Critics' 2026 previews sort cleanly. The signal that separates a travel-worthy show from a crowded one: rare/unrepeatable loans, reunions and first-ever scholarship on the "go" side; celebrity-driven framing on the "be skeptical" side.
| Show | Verdict | The read |
|---|---|---|
| Van Eyck: The Portraits London | ✓ Plan around it | All nine surviving van Eyck portraits, "for the first and only time"[51] |
| Renoir and Love Paris/London | ✓ Go | Reunites the Orsay's Moulin de la Galette with loans from Stockholm, Washington, Boston[49] |
| Metamorphoses Amsterdam | ✓ Go | "A landmark," Titian-to-Magritte; "the stuff of dreams" per New Statesman[55] |
| Cézanne Basel | ✓ Go | Substance over hype — an ~80-work scholarship-led survey, not a celebrity blockbuster[54] |
| Bayeux Tapestry London | ⚠ Contested | Billed "one for the ages"[52], but the tapestry's own restorers advised against the trip and a petition passed 60,000 signatures[53] |
| Frida & Tracey Emin London | ⚠ Wait for reviews | Critics frame both as a test of "whether their art measures up to their column inches"[55] |
Logistics — book before you fly
The biggest 2026 change is price and access friction. Permanent collections in London stay free; everything below is the paid layer.
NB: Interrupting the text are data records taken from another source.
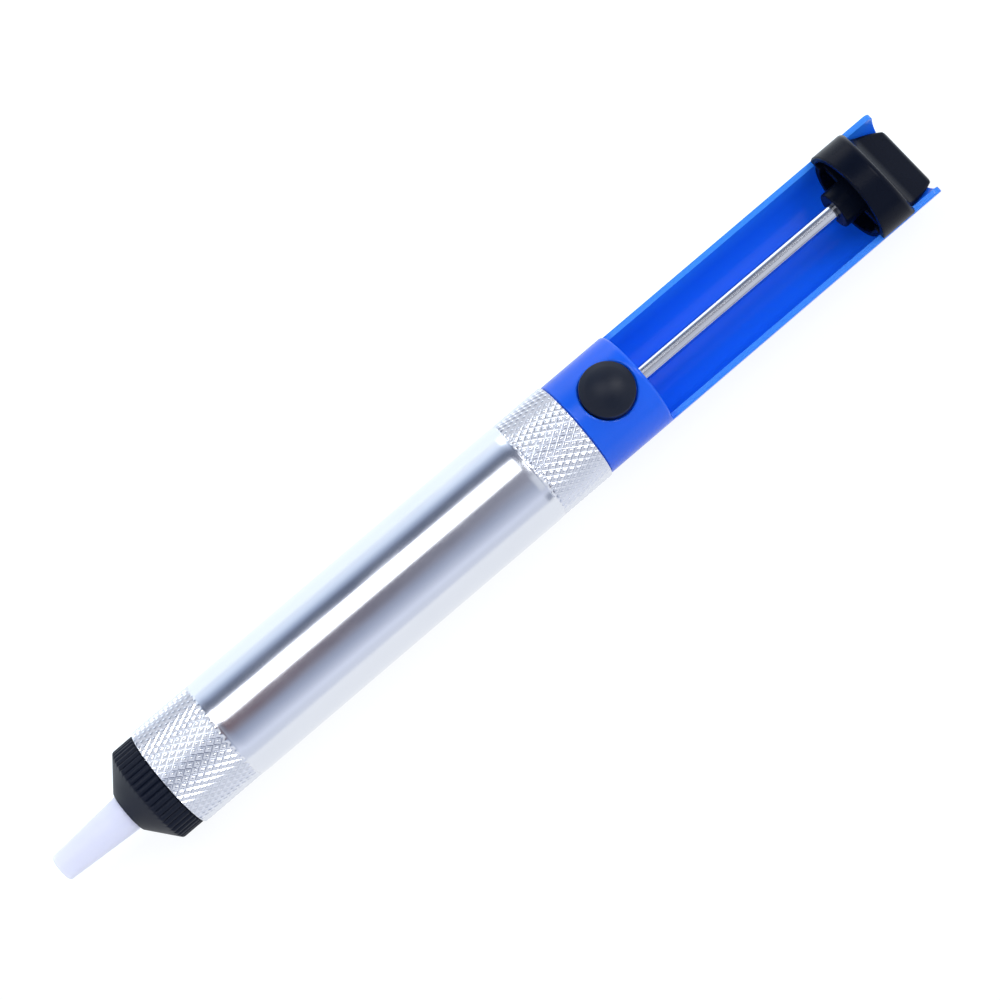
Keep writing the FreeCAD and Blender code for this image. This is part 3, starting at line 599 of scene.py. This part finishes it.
# the bare tube rises from the band's radius in a soft shoulder
SHOULDER = 1.5
ring(F_END - 0.1, K_RAD)
for du in (0.0, 0.15, 0.3, 0.5, 0.7, 0.9, 1.1, 1.3, 1.5):
    ring(F_END + du, S_RAD - 0.1 * (1 - du / SHOULDER) ** 2)
for u in np.linspace(F_END + 3, R_START - 3, 9):
    ring(u, S_RAD)
for du in (1.5, 1.3, 1.1, 0.9, 0.7, 0.5, 0.3, 0.15, 0.0):
    ring(R_START - du, S_RAD - 0.1 * (1 - du / SHOULDER) ** 2)
ring(R_START + 0.1, K_RAD)
r0 = R_START + 0.15
n_rear = int((BARREL1 - 0.205 - r0) / dk)
for j in range(n_rear + 1):
    u = r0 + j * dk
    run_in = step(u, R_START + 0.15, R_START + 0.75)
    r = np.minimum(K_RAD - knurl_depth(u, TH, r0) * run_in, 9.55 + (BARREL1 - u) * 1.0)
    ring(u, r, j)
ring(BARREL1 - 0.06, 9.48)
ring(BARREL1, 9.35)
ring(BARREL1, BORE + 0.25)
ring(BARREL1 - 0.25, BORE)
for u in np.linspace(BARREL1 - 12, BARREL0 + 12, 6):
    ring(u, BORE)

bv = np.concatenate([
    np.column_stack((np.full(N_BAR, u), r * np.sin(TH), r * np.cos(TH))) for u, r in zip(ring_u, ring_r)])
bf = []
R = len(ring_u)
for i in range(R):
    j = (i + 1) % R
    ki, kj = knurl_row[i], knurl_row[j]
    patterned = ki is not None and kj is not None and j > i
    for k in range(N_BAR):
        q = (k + 1) % N_BAR
        a, b, c, d = i * N_BAR + k, i * N_BAR + q, j * N_BAR + q, j * N_BAR + k
        if patterned:
            if (k - ki) % PER == 0:
                bf += [(a, b, c), (a, c, d)]
            elif (k + ki + 1) % PER == 0:
                bf += [(a, b, d), (b, c, d)]
            elif min((k - ki) % PER, PER - (k - ki) % PER) < min((k + ki + 1) % PER, PER - (k + ki + 1) % PER):
                bf += [(a, b, c), (a, c, d)]
            else:
                bf += [(a, b, d), (b, c, d)]
        else:
            bf.append((a, b, c, d))
bf = facing_out(bv, bf)
barrel = new_mesh("barrel_tube", bv, bf, M_BARREL, "barrel", ["barrel"], sharp=24)
barrel.data.materials.append(M_KNURL)
fu = np.array([bv[list(f), 0].mean() for f in bf])
fr = np.array([np.hypot(bv[list(f), 1], bv[list(f), 2]).mean() for f in bf])
is_knurl = ((fu < F_END - 0.1) | (fu > R_START + 0.1)) & (fr > 9.3)
barrel.data.polygons.foreach_set("material_index", is_knurl.astype(np.int32))

# ------------------------------------------------------------------ nose cap
RIBS = 48
SKIRT0, SKIRT1, CAP_R = 19.35, BARREL0 - 0.05, 9.5
cap_line = rounded([
    (CAP0, 3.53, 0.10), (CAP0, 4.12, 0.32), (SKIRT0 - 0.1, CAP_R - 0.02, 0.55),
    (SKIRT1, CAP_R, 0.16), (SKIRT1, 8.45, 0.0), (25.2, 8.45, 0.05), (25.2, 7.4, 0.0), (26.5, 7.4, 0.0),
    (26.5, 8.45, 0.05), (SPIGOT1, 8.45, 0.25), (SPIGOT1, 6.9, 0.12), (22.0, 6.9, 0.0), (22.0, 6.2, 0.0),
    (20.5, 6.2, 0.0), (20.5, 5.22, 0.0), (17.5, 5.22, 0.0), (17.5, 3.53, 0.0),
], 6)
# more rings along the cone and the skirt, so that the flutes fade in smoothly
dense = []
for i, p in enumerate(cap_line):
    dense.append(p)
    q = cap_line[(i + 1) % len(cap_line)]
    if p[1] > 3.6 and q[1] > 3.6 and p[0] <= SKIRT1 + 0.01 and q[0] <= SKIRT1 + 0.01 and q[0] > p[0] + 0.3:
        n = int((q[0] - p[0]) / 0.16)
        dense += [(p[0] + (q[0] - p[0]) * t / n, p[1] + (q[1] - p[1]) * t / n) for t in range(1, n)]


def flutes(u, r, th):
    if u > SKIRT1 + 0.02 or r[0] < 8.0:
        return r
    w = th * RIBS / (2 * math.pi)
    d = np.abs(w - np.round(w)) * 2               # 0 in the groove, 1 on the rib
    groove = 1 - np.sin(np.pi / 2 * np.clip(d * 1.15, 0, 1)) ** 0.8
    return r - 0.36 * groove * step(np.full_like(r, u), 18.6, 19.9)


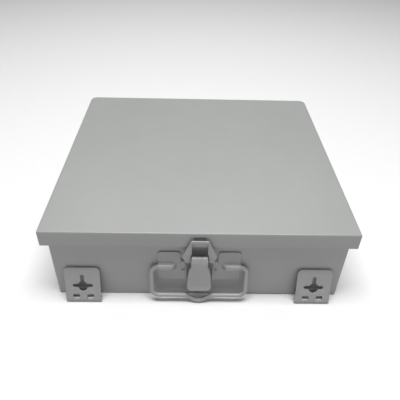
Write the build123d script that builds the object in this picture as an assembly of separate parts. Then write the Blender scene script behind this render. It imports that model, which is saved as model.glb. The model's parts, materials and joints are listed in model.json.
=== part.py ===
from build123d import *
from math import asin, atan2, cos, degrees, hypot, radians, tan
import os

# Fiber termination box: a shallow sheet steel case with a lid hinged along its rear edge, an
# over-centre draw latch, a wire carrying handle and four fold-out wall ears. Inside are a splice tray,
# an adapter panel, fibre spools and cable clamps.
# Millimetres. The origin is the centre of the case's back face, which is the face it lies on.
# +X is to the right seen from the latch, +Y is towards the lid's hinge, +Z is out of the back face.

# ---------------------------------------------------------------- driving sizes
# Case and lid
lid_width = 340.0
lid_depth = 320.0
box_height = 102.0
lid_skirt = 19.5
lid_overhang = 6.4
lid_sheet = 1.2
case_sheet = 1.2
lid_top_fold = 1.6
lid_front_corner = 1.2
lid_rear_corner = 9.0
case_corner = 2.0
case_bottom_fold = 1.5
rim_width = 4.0
gasket_width = 6.0
gasket_gap = 0.2
gasket_height = 2.6
rear_gasket_set_in = 0.6
gasket_past_case = 1.5

# Rear hinge
hinge_length = 300.0
hinge_knuckles = 15
hinge_rivet_count = 5
hinge_barrel_r = 2.4
hinge_pin_r = 1.2
hinge_leaf_sheet = 1.0
hinge_leaf_height = 15.0
hinge_below_skirt = 2.8
hinge_rivet_drop = 8.0
hinge_leaf_clear = 0.6
hinge_leaf_short = 3.0

# Draw latch
latch_sheet = 1.2
latch_plate_width = 92.0
latch_plate_below_skirt = 55.5
wing_top_below_skirt = 12.5
wing_inner = 21.0
wing_corner = 4.0
notch_floor_below_skirt = 25.3
lever_pivot_out = 9.0
lever_pivot_below_skirt = 15.0
lever_pin_r = 1.3
lever_roll_r = 2.6
lever_neck_width = 18.4
lever_roll_width = 17.4
lever_mid_width = 24.4
lever_foot_width = 27.2
lever_shoulder_drop = 10.6
lever_mid_drop = 20.0
lever_tip_height = 20.8
lever_lip_length = 6.8
lever_lip_out = 3.0
lever_tip_corner = 5.0
lever_flange = 5.4
lever_bend = 7.0
lever_flange_end_up = 2.0
lever_flange_end_down = 2.5
hook_pivot_in = 3.1
hook_pivot_drop = 7.0
hook_pin_r = 1.25
hook_eye_r = 2.3
hook_height = 34.0
hook_top_width = 18.8
hook_wide_width = 38.0
hook_wide_height = 10.0
hook_foot_width = 30.8
hook_window_width = 17.2
hook_window_height = 30.1
hook_yoke_width = 19.2
hook_yoke_height = 12.6
hook_lean = 3.5
hook_lip_width = 11.8
hook_lip_gap = 0.35
hook_corner = 1.5
slot_width = 13.4
slot_height = 6.0
slot_top_below_lid = 5.4
bracket_rib_height = 3.4
lever_side_gap = 0.5
bracket_width = 43.0
latch_rivet_x = 18.5
latch_rivet_below_skirt = 38.2
bracket_tongue_width = 6.0
bracket_edge = 1.0
bracket_corner = 3.0
tongue_bend = 1.5
tongue_turn_drop = 4.5
roll_gap = 0.8
roll_side_gap = 0.6

# Wire handle
handle_wire_r = 2.6
handle_width = 107.0
handle_drop = 39.3
handle_nose_drop = 7.6
handle_nose_half = 15.0
handle_pivot_below_skirt = 33.9
handle_upper_bend = 8.1
handle_lower_bend = 8.0
handle_nose_shoulder_bend = 12.0
handle_nose_bend = 7.0
tunnel_inner_end = 24.0
tunnel_taper = 7.0
handle_wire_end = 32.0
handle_nose_point = 0.9

# Fold-out wall ears
ear_width = 40.0
ear_length = 44.5
ear_sheet = 1.2
ear_corner = 4.5
ear_spacing = 264.0
ear_axis_out = 11.0
ear_barrel_r = 3.0
ear_pin_r = 1.5
ear_knuckles = 5
ear_window_length = 8.8
ear_wall_gap = 0.5
keyhole_r = 5.0
keyhole_height = 19.6
keyhole_slot = 4.4
keyhole_reach_up = 15.6
keyhole_reach_side = 11.4
bracket_flange_height = 12.0
bracket_foot_width = 32.0
ear_rivet_step = 11.0
ear_rivet_z = 7.4
bracket_foot_gap = 0.6

# Rivets and screws
rivet_shank_r = 1.6
rivet_head_r = 2.7
rivet_head = 0.8
rivet_tail_r = 2.4
rivet_tail = 1.0
rivet_eye_r = 1.2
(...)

| Venue | Headline price | Timed entry? | Booking notes |
|---|---|---|---|
| Louvre | €22 EEA / €32 non-EEA (from 14 Jan)[40] | ✓ Mandatory | Bookable 90 days ahead; summer slots sell out days early[38] |
| Musée d'Orsay | Standard admission | ✓ Reserve | ⚠ Reception areas under renovation 10 Mar 2026–summer 2028; stays open, access modified[43] |
| Centre Pompidou | — | ✗ Closed | Shut 22 Sep 2025 → 2030; programme dispersed to the Grand Palais[12] |
| Rijksmuseum | €25 adult (under-18 free)[44] | ✓ Mandatory | Online-only; morning/weekend slots regularly sell out[48] |
| Tate Modern (Frida) | £25 adult / £5 ages 12–18[45] | ✓ Timed | Free for members; advance booking advised |
| National Gallery | £20 off-peak / £22 Fri–Sat (demand pricing)[46] | ✓ Timed | Tickets release ~2 months out; members get priority[47] |
Passes. The 2026 Paris Museum Pass is €85 / €105 / €125 for 2 / 4 / 6 days — but you still must pre-book a free timed slot at the Louvre and Orsay[41]. In Amsterdam the I Amsterdam City Card covers Rijksmuseum entry, but a slot reservation is still required[44].
Exhibition dates are confirmed against official museum pages where reachable; a handful of autumn-2026 dates rest on reputable arts press and may shift slightly. Always reconfirm on the venue's site before booking travel.